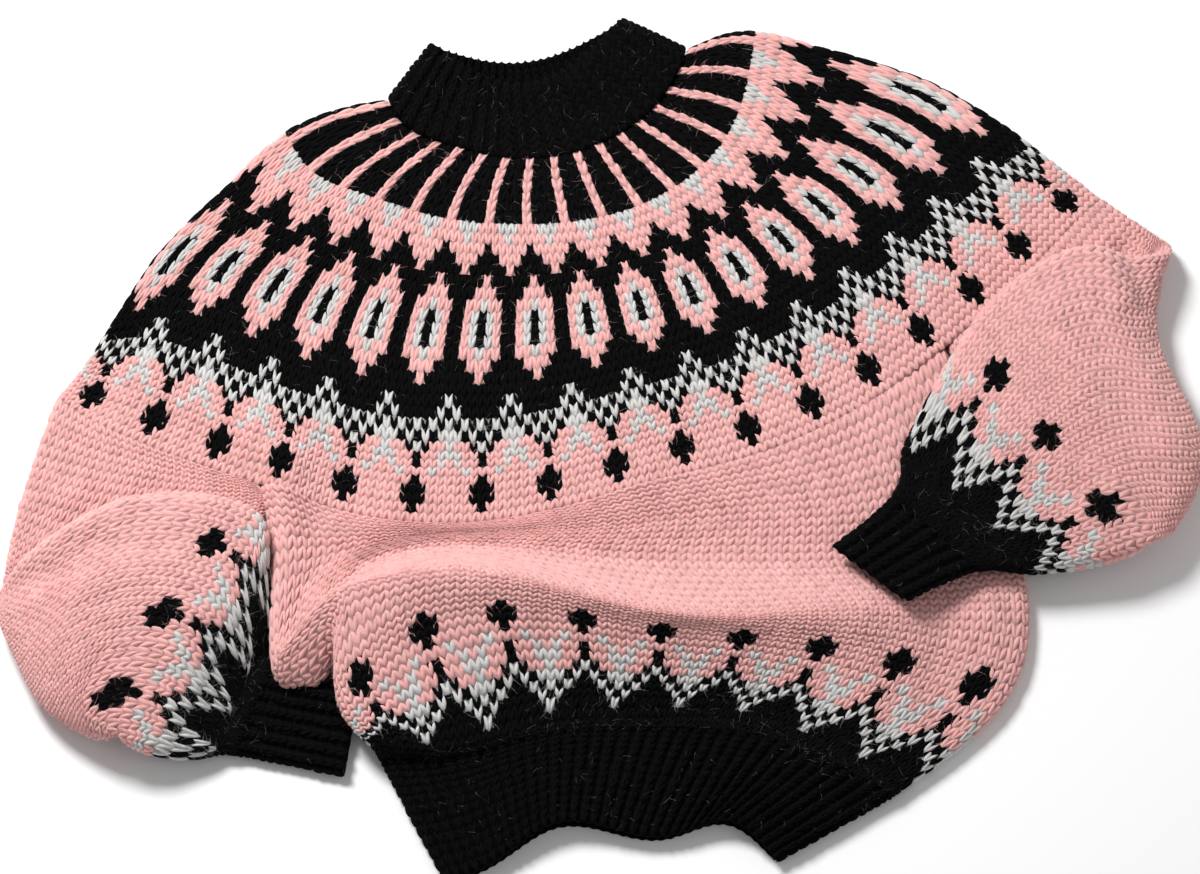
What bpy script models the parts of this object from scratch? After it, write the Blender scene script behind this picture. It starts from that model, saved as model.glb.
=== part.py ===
# Fair isle sweater with a round patterned yoke, lying on its back with both sleeves folded in.
# It is knitted in the round, so every piece is a flattened tube: a front face, a back face and
# rounded side folds, with the thin gap between the layers open at both ends of the tube.
# Millimetres in the tables, metres in the meshes. X runs to the right, Y from hem to neck, Z up.

import bpy
import bmesh
import numpy as np

MM = 0.001

# Cloth of bulky brushed wool
WALL = 5.1
GAP = 3.8
THINNEST_LAYER = 0.9 * WALL
FLAT = 2 * WALL + GAP
SEAM = 0.3

# Neck rib, turned down double
COLLAR_WALL = 8.4
COLLAR_RIM_WALL = 5.6
COLLAR_SEAM = 0.7
COLLAR_RIM_START = 0.88
COLLAR_RINGS = (0.0, 0.45, COLLAR_RIM_START, 1.0)

# The repeats of the pattern run round the yoke, half of them on the front
FRONT_REPEATS = 17
LEFT_UNDERARM = 3.95
RIGHT_UNDERARM = 13.05
UNDERARM_GAP = 0.04
RIM_INSET = 0.98

# Ribs round each rib piece and how far they stand out
COLLAR_RIBS = 51
HEM_RIBS = 76
CUFF_RIBS = 16
RIB_HEIGHT = 1.3

# Points round a tube and rings along it
YOKE_MESH = {"around": 64, "rings": 9}
BODY_MESH = {"around": 68, "rings": 19}
SLEEVE_MESH = {"around": 38, "rings": 16}
COLLAR_AROUND = 2 * COLLAR_RIBS
HEM_MESH = {"around": 2 * HEM_RIBS, "rings": 4}
CUFF_MESH = {"around": 3 * CUFF_RIBS, "rings": 4}
ACROSS = 49
EDGE_STEPS = 12

# Rays of the yoke from the neck outward. Repeat 0 is the left shoulder fold and 17 the right one.
# Columns: repeat, then the x and y of the points at the neck, teeth, middle and rim.
YOKE_RAYS = (
    (0.0, -160, 275, -274, 208, -329, 147, -398, 33),
    (1.5, -147, 251, -250, 186, -290, 144, -364, 9),
    (3.5, -115, 235, -197, 164, -212, 112, -273, -28),
    (5.5, -83, 225, -131, 143, -134, 90, -150, -65),
    (7.5, -52, 222, -53, 138, -50, 90, -39, -57),
    (9.5, -20, 227, 13, 147, 33, 108, 66, -27),
    (11.5, 10, 240, 77, 175, 111, 145, 171, 12),
    (13.5, 38, 262, 128, 226, 179, 204, 277, 93),
    (15.5, 58, 293, 152, 281, 227, 261, 341, 160),
    (17.0, 66, 317, 160, 320, 246, 291, 373, 193),
)
YOKE_RINGS = (0.0, 0.30, 0.47, 1.0)
BACK_NECK_RISE = 27
BACK_NECK_CURVE = 1.5
NECK_SWELL = 4
# Columns: repeat, x and y that the fold there moves out between neck and teeth, then in beyond.
SHOULDER_BOWS = ((0.0, -5, 9, 6, -5), (17.0, 2, 7, -6, -7))
SHOULDER_BOW_REACH = 1.6

# Neck rib: its top edge hangs lower at the front than at the back
COLLAR_LEFT_TOP = (-128, 321)
COLLAR_RIGHT_TOP = (18, 342)
COLLAR_FRONT_SAG = 46
COLLAR_BACK_SAG = 24

# Body, a row for each section below the yoke and a column for each station from left to right.
BODY_STATIONS = (0.0, 1 / 6, 2 / 6, 3 / 6, 4 / 6, 5 / 6, 1.0)
BODY_SECTIONS = {
    "upper": {
        "x": (-238, -157, -72, 16, 103, 190, 283),
        "y": (-97, -79, -73, -66, -55, -45, -14),
        "top": (20, 14, 14, 14, 14, 14, 14),
    },
    "valley": {
        "x": (-234, -163, -70, 20, 110, 202, 301),
        "y": (-179, -98, -88, -98, -100, -96, -84),
        "top": (30, 17, 16, 16, 15, 14, 14),
    },
    "crest": {
        "x": (-212, -122, -35, 50, 135, 220, 309),
        "y": (-140, -117, -127, -146, -143, -134, -126),
        "top": (48, 55, 54, 50, 43, 29, 16),
    },
    "dots": {
        "x": (-184, -130, -51, 36, 126, 209, 293),
        "y": (-211, -161, -149, -160, -167, -177, -199),
        "top": (36, 44, 48, 45, 38, 26, 14),
    },
    "points": {
        "x": (-167, -106, -40, 30, 101, 166, 230),
        "y": (-238, -230, -208, -206, -208, -231, -258),
        "top": (30, 24, 22, 21, 20, 17, 14),
    },
    "rib": {
        "x": (-157, -101, -38, 29, 99, 157, 209),
        "y": (-248, -245, -228, -224, -227, -246, -274),
        "top": (17, 16, 16, 16, 16, 15, 14),
    },
}
BODY_LEFT_TUCK = {"valley": (2, -14), "crest": (20, -66), "dots": (-4, -2)}
BODY_LEFT_LIFT = {"valley": 15, "crest": 17, "dots": 17, "points": 15, "rib": 2}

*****

DIRECTIONS FOR THIS TASK
State how many lines of the listing above include the word "that". Give nothing but the number.

SOLUTION TO THIS TASK
2